A second objective is to improve the underlying database for fracture mechanics fitness-for-service modeling of IHAC. Both analyses are built on the conservative rising-displacement threshold stress intensity factor for IHAC (KIH). This investigation has accomplished five tasks, leading to conclusions that are sufficient to establish RP 934-F on MPT to conservatively avoid IHAC in 2¼Cr-1Mo steel.
Task 1—Summarize and clarify the technical approach, assumptions, data, and modeling results used in Phase II JIP research to quantitatively establish the H concentration and temperature dependencies of the threshold stress intensity, KIH, for IHAC and the concentration dependence of MPT for moderate-impurity 2¼Cr-1Mo steel.
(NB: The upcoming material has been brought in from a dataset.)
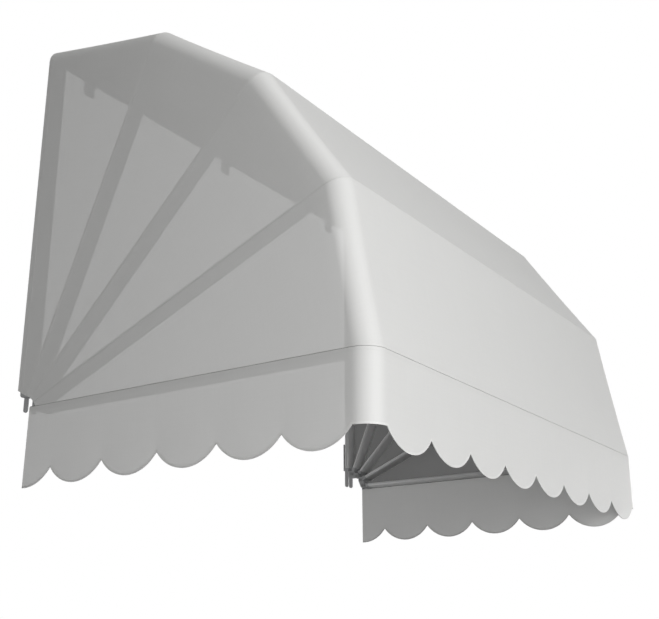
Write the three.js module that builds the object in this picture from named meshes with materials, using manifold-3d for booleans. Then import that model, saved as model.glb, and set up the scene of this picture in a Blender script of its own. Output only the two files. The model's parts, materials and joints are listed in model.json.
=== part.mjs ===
// A window awning of the Dutch-hood kind: five U-shaped hoops fan out of two side hinges, a fabric cover
// is stretched over them, and a scalloped valance hangs from the front hoop. Each hoop turns on the end
// fittings of the one before it, so that the fan closes into a flat stack against the wall.
//
// Millimetres, +Z up, +X to the right for somebody who faces the wall, -Y out of the wall. The wall is
// the plane y = 0, and the origin is on it, in the middle of the top bar.
import * as THREE from "three";
import { mergeVertices } from "three/addons/utils/BufferGeometryUtils.js";
import Module from "manifold-3d";

const wasm = await Module();
wasm.setup();

// ---------------------------------------------------------------- driving dimensions

const COVER_WIDTH = 1530; // over the outside of the two side cloths
const COVER_CORNER = 50; // outer radius where a side cloth turns into the top
const CLOTH = 1.6; // thickness of the cover and the valance
const HOOPS = [
  { name: "wall_hoop", reach: 1000 },
  { name: "upper_hoop", reach: 991 },
  { name: "middle_hoop", reach: 979 },
  { name: "lower_hoop", reach: 979 },
  { name: "front_hoop", reach: 967 },
]; // reach: from the hoop's hinge to the outside of the cover
const GORES = ["upper_gore", "middle_gore", "lower_gore", "front_gore"]; // each ends on the next hoop
const FOLD_STEP = THREE.MathUtils.degToRad(22.5); // from each hoop to the next when the awning is open
const HINGE_HEIGHT = -970; // height of the first hinge, below the middle of the top bar
const FIRST_HINGE = 34.5; // distance of the first hinge from the wall
const HINGE_PITCH = 22; // from each hinge to the next, square to the arm

const PROFILE = { width: 45, thickness: 12, wall: 2, edge: 2.5 }; // hoops 2 to 5
const WALL_PROFILE = { width: 45, thickness: 16, wall: 2, edge: 2.5 }; // hoop 1, on the wall
const STANDOFF = 4; // air between the wall and the wall hoop
const SIDE_AIR = 0.9; // between a side cloth and the arms
const TOP_AIR = 2.4; // between the cover and the bars of hoops 2 to 5
const WALL_BAR_AIR = 6.4; // between the cover and the top bar of the wall hoop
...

Task 2—Validate the Phase II correlation of KIH and critical temperature vs H concentration, based on new analyses of post-Phase-II IHAC data.
Task 3—Enhance the Phase II analysis of KIH vs crack tip H concentration, and thus MPT, by describing the interaction between temper embrittlement and IHAC using JIP Phase I data so as to predict the influence of modern steel purity.
Task 4—Build on the hydrogen-damage-mechanism-based master correlation between KIH and crack tip stress field/microstructure-trapped H to develop an H concentration similitude parameter that is useful in engineering analysis of thick-wall reactor FFS and MPT.
Task 5—Validate the empirically based trends and predictions of the effects of temperature and steel purity on the threshold stress intensity through consideration of state-of-the-art theory and micromechanical modeling of IHAC.